_GOAL_: For the listing that follows, give again exactly the lines from the one with "make_rail_bolts(pieces, base)" to the one with "obj.data.transform(obj.matrix_world)", including both.

_THE RECORDS_:
· · · · ·
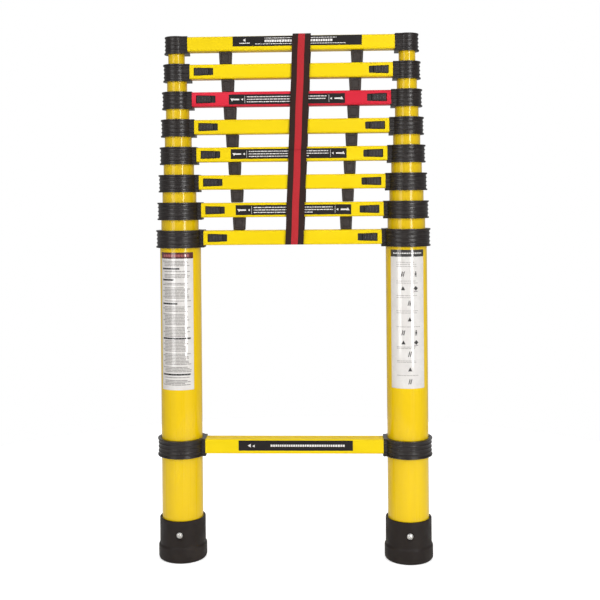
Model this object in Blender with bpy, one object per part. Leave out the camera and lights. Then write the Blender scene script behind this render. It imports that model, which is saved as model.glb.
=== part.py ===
· · · · ·
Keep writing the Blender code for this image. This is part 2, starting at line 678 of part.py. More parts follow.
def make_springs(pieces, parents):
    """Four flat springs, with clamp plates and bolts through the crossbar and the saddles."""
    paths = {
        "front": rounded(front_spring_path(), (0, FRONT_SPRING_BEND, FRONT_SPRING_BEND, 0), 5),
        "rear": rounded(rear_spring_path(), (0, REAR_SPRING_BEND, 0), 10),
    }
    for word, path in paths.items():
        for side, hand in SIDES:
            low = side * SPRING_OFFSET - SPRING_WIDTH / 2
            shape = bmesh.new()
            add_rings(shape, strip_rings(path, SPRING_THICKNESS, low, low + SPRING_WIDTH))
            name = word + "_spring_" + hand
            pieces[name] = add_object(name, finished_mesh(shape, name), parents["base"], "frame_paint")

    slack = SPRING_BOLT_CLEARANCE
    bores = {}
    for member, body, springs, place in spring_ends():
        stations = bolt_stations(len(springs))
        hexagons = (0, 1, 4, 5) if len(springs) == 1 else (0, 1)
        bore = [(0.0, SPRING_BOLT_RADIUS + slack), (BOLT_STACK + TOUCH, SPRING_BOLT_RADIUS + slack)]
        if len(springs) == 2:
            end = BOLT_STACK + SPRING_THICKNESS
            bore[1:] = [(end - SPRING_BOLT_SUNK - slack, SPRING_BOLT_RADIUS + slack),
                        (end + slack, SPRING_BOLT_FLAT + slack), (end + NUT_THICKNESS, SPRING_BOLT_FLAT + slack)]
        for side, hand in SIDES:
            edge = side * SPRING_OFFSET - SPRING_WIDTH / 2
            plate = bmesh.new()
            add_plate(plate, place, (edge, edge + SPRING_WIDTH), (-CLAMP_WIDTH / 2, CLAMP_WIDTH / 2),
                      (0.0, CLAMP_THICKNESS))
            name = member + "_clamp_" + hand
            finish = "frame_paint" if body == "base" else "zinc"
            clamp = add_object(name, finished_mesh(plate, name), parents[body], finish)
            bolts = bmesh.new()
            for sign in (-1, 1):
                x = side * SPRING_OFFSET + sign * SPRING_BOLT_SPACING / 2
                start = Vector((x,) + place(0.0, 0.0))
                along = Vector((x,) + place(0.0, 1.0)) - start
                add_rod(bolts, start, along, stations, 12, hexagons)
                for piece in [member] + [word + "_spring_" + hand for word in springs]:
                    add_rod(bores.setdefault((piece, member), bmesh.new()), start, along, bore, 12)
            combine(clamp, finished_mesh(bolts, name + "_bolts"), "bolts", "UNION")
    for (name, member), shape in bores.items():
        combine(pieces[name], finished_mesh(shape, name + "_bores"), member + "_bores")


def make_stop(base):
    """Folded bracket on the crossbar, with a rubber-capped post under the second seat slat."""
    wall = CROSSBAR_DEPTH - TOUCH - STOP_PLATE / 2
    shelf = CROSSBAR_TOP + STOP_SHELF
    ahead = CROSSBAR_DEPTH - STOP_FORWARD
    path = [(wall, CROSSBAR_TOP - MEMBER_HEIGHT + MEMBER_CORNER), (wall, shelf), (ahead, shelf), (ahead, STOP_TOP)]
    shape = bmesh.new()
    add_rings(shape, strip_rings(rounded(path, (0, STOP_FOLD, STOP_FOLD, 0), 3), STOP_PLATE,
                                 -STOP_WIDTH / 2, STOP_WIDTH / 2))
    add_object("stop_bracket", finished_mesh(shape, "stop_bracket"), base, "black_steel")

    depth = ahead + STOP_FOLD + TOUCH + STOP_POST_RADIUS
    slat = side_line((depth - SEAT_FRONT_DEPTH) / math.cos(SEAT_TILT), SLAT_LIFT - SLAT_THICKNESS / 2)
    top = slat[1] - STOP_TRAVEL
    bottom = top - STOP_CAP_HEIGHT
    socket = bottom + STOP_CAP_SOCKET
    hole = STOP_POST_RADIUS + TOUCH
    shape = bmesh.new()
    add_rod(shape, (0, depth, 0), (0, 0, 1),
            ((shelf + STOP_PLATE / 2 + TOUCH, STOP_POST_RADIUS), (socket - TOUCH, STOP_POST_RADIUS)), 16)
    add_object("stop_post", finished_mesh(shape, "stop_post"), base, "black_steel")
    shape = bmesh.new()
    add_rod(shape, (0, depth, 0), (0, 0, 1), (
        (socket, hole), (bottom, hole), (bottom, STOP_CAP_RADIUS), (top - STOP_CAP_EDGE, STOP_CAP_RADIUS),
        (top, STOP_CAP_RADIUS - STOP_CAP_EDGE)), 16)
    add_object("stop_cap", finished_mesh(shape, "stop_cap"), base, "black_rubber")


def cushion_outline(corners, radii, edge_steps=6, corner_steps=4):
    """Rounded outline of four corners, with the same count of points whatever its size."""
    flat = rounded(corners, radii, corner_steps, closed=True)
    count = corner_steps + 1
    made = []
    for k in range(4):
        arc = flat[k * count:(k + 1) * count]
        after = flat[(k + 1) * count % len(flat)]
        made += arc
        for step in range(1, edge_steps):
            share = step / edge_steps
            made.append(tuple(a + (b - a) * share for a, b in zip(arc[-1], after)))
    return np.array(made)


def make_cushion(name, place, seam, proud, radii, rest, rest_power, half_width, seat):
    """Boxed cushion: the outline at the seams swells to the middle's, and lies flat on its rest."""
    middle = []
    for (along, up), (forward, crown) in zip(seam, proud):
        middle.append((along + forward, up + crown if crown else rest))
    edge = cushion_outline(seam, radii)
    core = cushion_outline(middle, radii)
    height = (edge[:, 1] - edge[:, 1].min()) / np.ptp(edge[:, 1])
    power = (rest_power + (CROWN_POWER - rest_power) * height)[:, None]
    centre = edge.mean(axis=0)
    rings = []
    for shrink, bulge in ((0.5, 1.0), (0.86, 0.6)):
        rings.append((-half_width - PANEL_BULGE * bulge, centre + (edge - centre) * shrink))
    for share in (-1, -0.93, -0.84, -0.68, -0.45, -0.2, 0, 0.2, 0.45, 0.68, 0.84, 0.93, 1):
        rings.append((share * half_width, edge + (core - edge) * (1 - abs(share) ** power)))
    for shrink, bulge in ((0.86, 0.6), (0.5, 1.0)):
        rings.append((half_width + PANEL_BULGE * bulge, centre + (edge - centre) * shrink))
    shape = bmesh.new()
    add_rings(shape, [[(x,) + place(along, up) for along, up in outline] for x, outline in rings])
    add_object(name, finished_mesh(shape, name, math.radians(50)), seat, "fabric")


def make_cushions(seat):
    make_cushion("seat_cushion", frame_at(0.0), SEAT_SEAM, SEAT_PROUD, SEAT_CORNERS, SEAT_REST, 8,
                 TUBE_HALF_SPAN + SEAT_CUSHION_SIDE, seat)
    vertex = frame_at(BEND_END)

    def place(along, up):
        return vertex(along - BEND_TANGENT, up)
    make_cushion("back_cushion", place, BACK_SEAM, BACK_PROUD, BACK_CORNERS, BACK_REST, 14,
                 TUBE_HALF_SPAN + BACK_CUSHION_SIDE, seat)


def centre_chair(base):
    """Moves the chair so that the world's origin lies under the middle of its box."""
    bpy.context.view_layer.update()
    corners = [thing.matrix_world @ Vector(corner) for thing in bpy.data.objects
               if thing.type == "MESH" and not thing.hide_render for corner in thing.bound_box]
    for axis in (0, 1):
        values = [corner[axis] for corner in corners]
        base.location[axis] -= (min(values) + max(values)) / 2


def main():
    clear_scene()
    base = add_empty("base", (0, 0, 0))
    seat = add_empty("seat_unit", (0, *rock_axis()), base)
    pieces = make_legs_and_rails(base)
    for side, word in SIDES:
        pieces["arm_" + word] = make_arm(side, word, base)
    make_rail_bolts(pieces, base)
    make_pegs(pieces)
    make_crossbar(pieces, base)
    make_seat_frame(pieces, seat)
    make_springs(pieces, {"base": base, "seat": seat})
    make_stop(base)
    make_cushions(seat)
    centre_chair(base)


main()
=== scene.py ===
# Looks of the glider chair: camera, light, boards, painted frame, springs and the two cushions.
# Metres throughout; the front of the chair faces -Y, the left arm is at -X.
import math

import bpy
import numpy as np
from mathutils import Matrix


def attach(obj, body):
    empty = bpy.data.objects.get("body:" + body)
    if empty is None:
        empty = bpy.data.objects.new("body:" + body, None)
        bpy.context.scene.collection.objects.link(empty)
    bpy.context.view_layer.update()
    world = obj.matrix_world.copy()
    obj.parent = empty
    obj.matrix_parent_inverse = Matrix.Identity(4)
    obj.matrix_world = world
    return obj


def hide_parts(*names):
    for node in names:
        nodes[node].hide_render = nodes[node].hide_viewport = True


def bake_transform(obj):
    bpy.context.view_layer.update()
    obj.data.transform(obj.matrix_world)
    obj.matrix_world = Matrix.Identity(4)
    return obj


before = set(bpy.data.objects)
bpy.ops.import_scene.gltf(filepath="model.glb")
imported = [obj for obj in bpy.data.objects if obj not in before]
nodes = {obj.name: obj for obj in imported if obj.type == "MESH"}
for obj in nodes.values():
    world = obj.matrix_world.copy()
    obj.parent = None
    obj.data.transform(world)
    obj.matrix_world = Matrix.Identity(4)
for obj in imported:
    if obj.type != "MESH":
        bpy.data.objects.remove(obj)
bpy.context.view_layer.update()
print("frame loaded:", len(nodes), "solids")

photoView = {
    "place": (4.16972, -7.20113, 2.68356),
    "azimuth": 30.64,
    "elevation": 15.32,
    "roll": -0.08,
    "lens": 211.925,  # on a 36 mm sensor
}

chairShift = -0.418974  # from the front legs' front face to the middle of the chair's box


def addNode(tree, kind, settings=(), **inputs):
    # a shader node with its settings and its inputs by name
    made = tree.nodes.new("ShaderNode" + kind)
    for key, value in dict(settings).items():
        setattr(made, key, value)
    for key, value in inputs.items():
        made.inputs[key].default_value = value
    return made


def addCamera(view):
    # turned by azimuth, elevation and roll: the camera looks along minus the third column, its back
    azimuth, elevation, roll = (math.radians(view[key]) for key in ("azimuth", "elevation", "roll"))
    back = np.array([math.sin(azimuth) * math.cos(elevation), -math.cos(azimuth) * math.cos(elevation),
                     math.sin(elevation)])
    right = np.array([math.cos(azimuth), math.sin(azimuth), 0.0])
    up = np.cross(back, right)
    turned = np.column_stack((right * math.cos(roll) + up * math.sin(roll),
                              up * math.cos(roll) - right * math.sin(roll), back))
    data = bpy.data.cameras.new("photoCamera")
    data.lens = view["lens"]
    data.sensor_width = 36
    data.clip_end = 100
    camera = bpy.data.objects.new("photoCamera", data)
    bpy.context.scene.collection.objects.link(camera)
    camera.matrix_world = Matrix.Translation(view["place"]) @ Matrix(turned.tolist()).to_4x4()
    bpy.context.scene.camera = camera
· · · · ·
_RIGHT ANSWER_:
    make_rail_bolts(pieces, base)
    make_pegs(pieces)
    make_crossbar(pieces, base)
    make_seat_frame(pieces, seat)
    make_springs(pieces, {"base": base, "seat": seat})
    make_stop(base)
    make_cushions(seat)
    centre_chair(base)


main()
=== scene.py ===
# Looks of the glider chair: camera, light, boards, painted frame, springs and the two cushions.
# Metres throughout; the front of the chair faces -Y, the left arm is at -X.
import math

import bpy
import numpy as np
from mathutils import Matrix


def attach(obj, body):
    empty = bpy.data.objects.get("body:" + body)
    if empty is None:
        empty = bpy.data.objects.new("body:" + body, None)
        bpy.context.scene.collection.objects.link(empty)
    bpy.context.view_layer.update()
    world = obj.matrix_world.copy()
    obj.parent = empty
    obj.matrix_parent_inverse = Matrix.Identity(4)
    obj.matrix_world = world
    return obj


def hide_parts(*names):
    for node in names:
        nodes[node].hide_render = nodes[node].hide_viewport = True


def bake_transform(obj):
    bpy.context.view_layer.update()
    obj.data.transform(obj.matrix_world)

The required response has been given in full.